Zniszczenia na skalę kontynentu
Zdaniem astrofizyka do katastrofy tunguskiej, do której doszło w 1908 roku, przyczynił się właśnie taki meteor, który spadł na Ziemię. - Są bardzo silne przesłanki, że katastrofa tunguska była spowodowana uderzeniem meteoru - mówi Olech.
Obiekt, który ponad 100 lat temu uderzył w powierzchnię ziemi w tajdze, w środkowej Syberii nad rzeką Podkamienna Tunguzka, miał średnicę około 50-100 metrów i spowodował bardzo duże zniszczenia. Ogromna eksplozja powaliła drzewa w promieniu 300 km, a silne wstrząsy zostały odnotowane przez sejsmografy na całym świecie. Po eksplozji w powietrzu w wielu europejskich miastach utrzymywał się także pył, który odbijając światło słoneczne powodował zjawisko tzw. białej nocy.
Słynny meteor w Czelabińsku, który rozświetlił niebo w 2013 roku miał jedynie 17 metrów średnicy, a w wyniku eksplozji bolidu, powstała potężna fala uderzeniowa, która uszkodziła ponad 7500 budynków.
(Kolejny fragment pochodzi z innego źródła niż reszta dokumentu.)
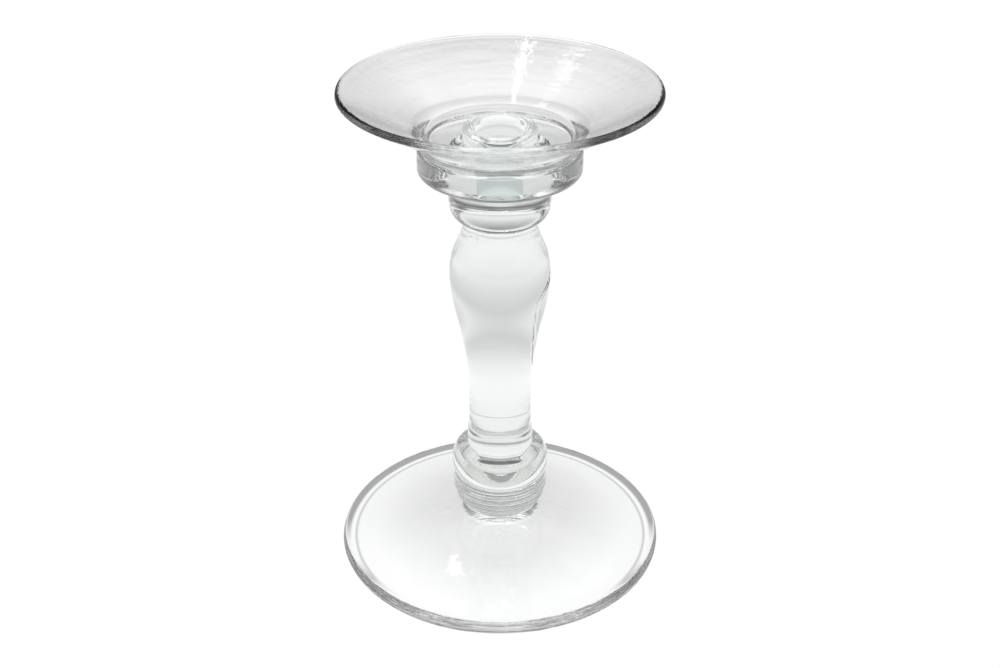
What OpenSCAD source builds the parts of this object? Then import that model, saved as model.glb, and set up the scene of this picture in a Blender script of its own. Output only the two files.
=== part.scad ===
// Clear glass candlestick: spread foot, two foot knops, baluster stem, socket knop,
// disc collar and a flared drip dish round a taper socket.
// Millimetres, +Z up, origin at the centre of the resting plane under the foot.

/* [Foot] */
// outer diameter of the foot
foot_d = 164.2; // [140:0.2:190]
// height of the foot's edge
foot_edge_h = 8.2; // [8:0.1:10]
// rise of the upper face from the edge up to the neck
foot_rise = 17.3; // [15:0.1:20]
// diameter of the foot's neck
foot_neck_d = 38.4; // [37:0.2:41]
// width of the flat ring the foot rests on
rest_ring_w = 3; // [2:0.5:6]
// height of the hollow under the foot at its centre
foot_hollow_h = 11; // [2:0.5:12]

/* [Foot knops] */
// greatest diameter of the ringed knop
ringed_knop_d = 47.4; // [45:0.2:52]
// height of the ringed knop
ringed_knop_h = 17.5; // [15:0.5:22]
// number of rings turned into the ringed knop
ring_count = 5; // [3:1:6]
// depth of the grooves between those rings
ring_groove = 0.5; // [0.1:0.05:0.8]
// greatest diameter of the annular knop
annular_knop_d = 48.8; // [46:0.2:54]
// height of the annular knop
annular_knop_h = 17.5; // [15:0.5:22]
// diameter of the waist between the two knops
waist_d = 44.6; // [42:0.2:45]

/* [Stem] */
// diameter of the lower merese, the plain disc under the stem
merese_d = 33.2; // [31:0.2:37]
// height of the lower merese
merese_h = 10.6; // [8:0.2:15]
// length of the baluster stem
stem_len = 110.4; // [90:0.2:150]
// greatest diameter of the baluster
stem_bulge_d = 48.6; // [42:0.2:54]
// diameter at the foot of the stem
stem_base_d = 31.8; // [28:0.2:33]
// diameter at the top of the stem
stem_top_d = 35; // [32:0.2:38]
// height of the neck merese between stem and socket knop
neck_merese_h = 4; // [2.5:0.1:6]

/* [Socket] */
// diameter of the socket knop
socket_knop_d = 48.2; // [44:0.2:56]
// height of the socket knop
socket_knop_h = 23.2; // [22:0.2:32]
// diameter of the disc collar under the dish
collar_d = 77; // [70:0.2:86]
// height of the disc collar
collar_h = 13; // [10:0.2:17]
// bore of the taper socket
socket_bore_d = 22; // [20:0.1:24]
// depth of the straight part of the taper socket below the dish floor
socket_depth = 24; // [20:0.5:30]
// diameter of the socket's flared mouth
mouth_d = 27; // [25:0.2:29]
// outer diameter of the raised socket lip
lip_d = 35; // [33:0.2:38]
// height of the raised socket lip above the dish floor
lip_h = 6; // [4.5:0.2:9]

/* [Dish] */
// outer diameter of the drip dish
dish_d = 149; // [130:0.2:176]
// height of the dish from collar to rim
dish_h = 28.3; // [24:0.1:34]
// thickness of the rounded rim
rim_t = 3.6; // [2.5:0.1:5]
// thickness of the dish floor round the lip
dish_floor_t = 3.3; // [2.5:0.1:5]
// diameter of the well round the lip, at its upper edge
well_d = 69; // [62:0.5:70]
// depth of the well
well_depth = 3; // [2.5:0.1:4]
// radius of the flare between collar and dish
dish_flare_r = 12.6; // [10:0.2:14]

/* [Hidden] */
$fn = 96;
foot_r = foot_d / 2;
neck_r = foot_neck_d / 2;
bore_r = socket_bore_d / 2;
collar_r = collar_d / 2;
knop_r = socket_knop_d / 2;
bulge_r = stem_bulge_d / 2;

// how far the foot's bulged edge is drawn in, at the top and at the bottom
edge_up = 3.8;
edge_low = 3.2;

// where the foot's upper face leaves the edge
top_r = foot_r - edge_up;

// rounding of the collar's upper edge, which leaves a crease under the dish
crease = 1.5;

// how far the dish's inner face sags below a straight slope, at the curve's handles
dish_sag = 0.8;

// lean of the dish's flare from upright, where it leaves the collar and where it ends, degrees
lean_low = 15;
lean_high = 60;

// levels of the fused faces, from the foot upwards
z_ringed = foot_edge_h + foot_rise;
z_annular = z_ringed + ringed_knop_h;
z_merese = z_annular + annular_knop_h;
z_stem = z_merese + merese_h;
z_neck = z_stem + stem_len;
z_knop = z_neck + neck_merese_h;
z_collar = z_knop + socket_knop_h;
z_dish = z_collar + collar_h;
z_floor = z_dish + dish_floor_t;
z_lip = z_floor + lip_h;
z_rim = z_dish + dish_h;
z_bore = z_floor - socket_depth;

// drop of the domed bottom under the straight bore, and the flat at its centre
bore_dome = 5;
bore_flat_r = 3;

// points per curve
n_long = 14;
n_short = 8;
n_ring = 4;
n_rim = 12;

// which node to build, or all of them

glass = [0.86, 0.92, 0.90, 0.55];

function bez(a, b, c, d, n) = [for (i = [0:n]) let (t = i / n, u = 1 - t)
    u * u * u * a + 3 * u * u * t * b + 3 * u * t * t * c + t * t * t * d];

function arc(c, r, a0, a1, n) = [for (i = [0:n]) let (a = a0 + (a1 - a0) * i / n)
    [c[0] + r * cos(a), c[1] + r * sin(a)]];

// radius of the ringed knop's bulge at a share t of its height
bulge_core = 15;
function bulge(t) = bulge_core
    + (ringed_knop_d / 2 - bulge_core) * sqrt(1 - pow((t - 0.665) / 0.757, 2));

module turn(outline) {
    rotate_extrude() polygon(outline);
}

// spread foot, rising in one sweep to its neck, hollowed underneath, on a narrow flat ring
module foot() {
    hollow_r = foot_r - edge_low - rest_ring_w;
    color(glass) turn(concat(
        bez([0, foot_hollow_h], [0.34 * hollow_r, foot_hollow_h],
            [0.61 * hollow_r, 0.07 * foot_hollow_h], [hollow_r, 0], n_long),
        bez([foot_r - edge_low, 0], [foot_r - 0.25 * edge_low, 0.35], [foot_r, 2.2],
            [foot_r, foot_edge_h / 2], n_short),
        bez([foot_r, foot_edge_h / 2], [foot_r, foot_edge_h - 2.2],
            [foot_r - 0.25 * edge_up, foot_edge_h - 0.35], [top_r, foot_edge_h], n_short),
        bez([top_r, foot_edge_h], [0.695 * top_r, foot_edge_h + 0.08 * foot_rise],
            [1.56 * neck_r, foot_edge_h + 0.6 * foot_rise], [neck_r, z_ringed], n_long),
        [[0, z_ringed]]));
}

// knop turned with narrow rings
module ringed_knop() {
    steps = ring_count * n_ring;
    color(glass) turn(concat(
        [[0, z_ringed]],
        [for (i = [0:steps]) let (t = i / steps)
            [bulge(t) - ring_groove * (1 - abs(sin(180 * ring_count * t))),
                z_ringed + ringed_knop_h * t]],
        [[0, z_annular]]));
}

// plain rounded knop
module annular_knop() {
    w = waist_d / 2;
    r = annular_knop_d / 2;
    m = merese_d / 2;
    color(glass) turn(concat(
        [[0, z_annular]],
        bez([w, z_annular], [r + 0.8, z_annular + 0.18 * annular_knop_h],
            [r + 1, z_annular + 0.72 * annular_knop_h], [m + 3.9, z_merese - 1.9], n_short),
        [[m, z_merese], [0, z_merese]]));
}

// plain disc under the stem, drawn in slightly at the top
module lower_merese() {
    m = merese_d / 2;
    color(glass) turn([[0, z_merese], [m, z_merese], [m, z_merese + 1.2], [m - 0.4, z_stem - 0.6],
        [m - 0.8, z_stem], [0, z_stem]]);
}

// solid baluster: slim below, swelling near the top, drawn in to the neck
module stem() {
    b = stem_base_d / 2;
    t = stem_top_d / 2;
    z_bulge = z_stem + 0.757 * stem_len;
    color(glass) turn(concat(
        [[0, z_stem]],
        bez([b, z_stem], [b - 3.1, z_stem + 0.414 * stem_len],
            [bulge_r, z_bulge - 0.17 * stem_len], [bulge_r, z_bulge], n_long),
        bez([bulge_r, z_bulge], [bulge_r, z_bulge + 0.131 * stem_len],
            [t + 2.5, z_neck - 0.092 * stem_len], [t, z_neck], n_short),
        [[0, z_neck]]));
}

// small disc between stem and socket knop
module neck_merese() {
    t = stem_top_d / 2;
    color(glass) turn([[0, z_neck], [t, z_neck], [t + 1, z_knop - 0.6], [t + 0.8, z_knop],
        [0, z_knop]]);
}

// cup-shaped knop with the lower part of the taper socket sunk into it
module socket_knop() {
    b = stem_top_d / 2 + 2;
    color(glass) turn(concat(
        [[0, z_knop]],
        bez([b, z_knop], [b + 3, z_knop + 1.2], [knop_r, z_knop + 4.4],
            [knop_r, z_knop + 9.4], n_short),
        [[knop_r, z_collar], [bore_r, z_collar], [bore_r, z_bore]],
        bez([bore_r, z_bore], [bore_r, z_bore - 0.6 * bore_dome],
            [0.8 * bore_r, z_bore - bore_dome], [bore_flat_r, z_bore - bore_dome], n_short),
        [[0, z_bore - bore_dome]]));
}

// thick disc collar with rounded edges
module collar() {
    e = 2.5;
    color(glass) turn(concat(
        [[bore_r, z_collar]],
        arc([collar_r - e, z_collar + e], e, -90, 0, n_short),
        arc([collar_r - crease, z_dish - crease], crease, 0, 90, n_ring),
        [[bore_r, z_dish]]));
}

// flared drip dish with a rounded rim and a well round the socket lip
module drip_dish() {
    rr = rim_t / 2;
    flare_c = [collar_r - crease + dish_flare_r * cos(lean_low),
        z_dish - dish_flare_r * sin(lean_low)];
    rim_c = [dish_d / 2 - rr, z_rim - rr];
    w = well_d / 2;
    inner = rim_c + rr * [cos(120), sin(120)];
    well_top = [w + 1.2, z_floor + well_depth + 0.3];
    color(glass) turn(concat(
        [[bore_r, z_dish]],
        arc(flare_c, dish_flare_r, 180 - lean_low, 180 - lean_high, n_short),
        arc(rim_c, rr, -60, 120, n_rim),
        bez(inner, inner + (well_top - inner) / 3 - [0, dish_sag],
            inner + (well_top - inner) * 2 / 3 - [0, dish_sag], well_top, n_long),
        bez(well_top, [w + 0.4, z_floor + well_depth],
            [w, z_floor + well_depth - 0.3], [w - 0.4, z_floor + well_depth - 1], n_short),
        bez([w - 1.2, z_floor + 0.9], [w - 1.5, z_floor + 0.3], [w - 2, z_floor],
            [w - 3, z_floor], n_short),
        [[bore_r, z_floor]]));
}

// raised lip with a flared mouth, which completes the taper socket above the dish floor
module socket_lip() {
    e = 2;
    r = lip_d / 2;
    m = mouth_d / 2;
    color(glass) turn(concat(
        [[bore_r, z_floor], [r, z_floor]],
        arc([r - e, z_lip - e], e, 0, 90, n_short),
        bez([m + 1, z_lip], [m, z_lip - 0.2], [bore_r + 1, z_lip - 1.6], [bore_r, z_lip - 4],
            n_short)));
}

foot();
ringed_knop();
annular_knop();
lower_merese();
stem();
neck_merese();
socket_knop();
collar();
drip_dish();
socket_lip();
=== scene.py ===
import math

import bpy
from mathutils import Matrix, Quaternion, Vector, noise


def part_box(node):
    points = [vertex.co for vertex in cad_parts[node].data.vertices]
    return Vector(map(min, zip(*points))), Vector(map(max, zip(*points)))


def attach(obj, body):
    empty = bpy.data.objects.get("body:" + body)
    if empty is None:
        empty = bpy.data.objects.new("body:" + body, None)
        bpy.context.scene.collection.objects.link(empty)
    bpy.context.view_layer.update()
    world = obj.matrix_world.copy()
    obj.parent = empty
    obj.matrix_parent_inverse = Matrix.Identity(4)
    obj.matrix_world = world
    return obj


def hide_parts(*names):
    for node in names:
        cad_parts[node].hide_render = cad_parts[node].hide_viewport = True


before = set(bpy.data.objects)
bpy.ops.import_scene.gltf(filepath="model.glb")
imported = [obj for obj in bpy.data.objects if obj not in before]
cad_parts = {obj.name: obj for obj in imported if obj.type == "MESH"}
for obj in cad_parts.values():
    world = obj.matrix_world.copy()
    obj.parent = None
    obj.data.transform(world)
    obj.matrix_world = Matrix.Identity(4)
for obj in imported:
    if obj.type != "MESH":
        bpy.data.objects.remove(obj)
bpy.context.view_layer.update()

# Outlines are in millimetres, as (radius, height) points. lathe() turns them into metres.
# Floor, lamps and camera are in metres.
MM = 0.001
NODES = ["foot", "ringed_knop", "annular_knop", "lower_merese", "stem", "neck_merese",
         "socket_knop", "collar", "drip_dish", "socket_lip"]
SIDES = 224      # sides of a turned piece
TOUCH = 1e-3     # how near a point counts as lying on a level
SHARP = 38       # edges that turn by more than this stay sharp, degrees

# material slots of every piece
CLEAR, JOINT, BORE = 0, 1, 2


# ---------- levels and radii, from the CAD boxes ----------
Z = {n: (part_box(n)[0].z / MM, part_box(n)[1].z / MM) for n in NODES}
R = {n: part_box(n)[1].x / MM for n in NODES}
WELL_Z = Z["socket_lip"][0]       # floor of the dish's well
LIP_R = R["socket_lip"]
BORE_R = 11.0
BORE_DOME = 5.0                   # drop of the bore's domed bottom
BORE_DEPTH = 24.0                 # straight part of the bore below that floor
BORE_Z = WELL_Z - BORE_DEPTH
DOME_Z = BORE_Z - BORE_DOME       # bottom of the bore
MEET_R = 14.0                     # a circle of points that dish and lip share
STEM_TOP_R = 17.5
CREASE = 1.5                      # rounding of the collar's upper edge


# ---------- outline tools ----------
def bez(a, b, c, d, n):
    """Points along a cubic curve from a to d."""
    out = []
    for i in range(n + 1):
        t = i / n
        u = 1 - t
        w = (u * u * u, 3 * u * u * t, 3 * u * t * t, t * t * t)
        out.append(tuple(w[0] * a[k] + w[1] * b[k] + w[2] * c[k] + w[3] * d[k] for k in (0, 1)))
    return out


def arc(cx, cz, r, a0, a1, n):
    """Points along an arc, with its angles in degrees."""
    return [(cx + r * math.cos(math.radians(a0 + (a1 - a0) * i / n)),
             cz + r * math.sin(math.radians(a0 + (a1 - a0) * i / n))) for i in range(n + 1)]


def line(a, b, n):
    return [(a[0] + (b[0] - a[0]) * i / n, a[1] + (b[1] - a[1]) * i / n) for i in range(n + 1)]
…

Jak zauważa Olech, biorąc pod uwagę zniszczenia, które powstały po uderzeniu w Ziemię obiektu o średnicy 50-100 metrów, można sobie wyobrazić, jak duża byłaby skala zniszczeń po spotkaniu Ziemi z obiektem o średnicy 300 metrów. Większe ciało niesie ze sobą większą energię, a jak zauważa astrofizyk, w tym przypadku "energia jest wyraźnie większa". Oznacza to, że zniszczenia mogłyby wystąpić na skalę całego kontynentu.
"Potencjalne zagrożenie"
Nie oznacza to jednak, że do zderzenia jednej z planetoid ze strumienia rezonansowego w roju Taurydów z Ziemią w ogóle dojdzie. Istnieje ryzyko, że jeden z większych obiektów zbliżających się do Ziemi w nią uderzy, jednak nie jest to pewne. Jednak, jak zauważa Olech, to odkrycie zdecydowanie wymaga dalszych badań.
- Jest potencjalne zagrożenie i zamierzamy to dalej obserwować - mówi Olech.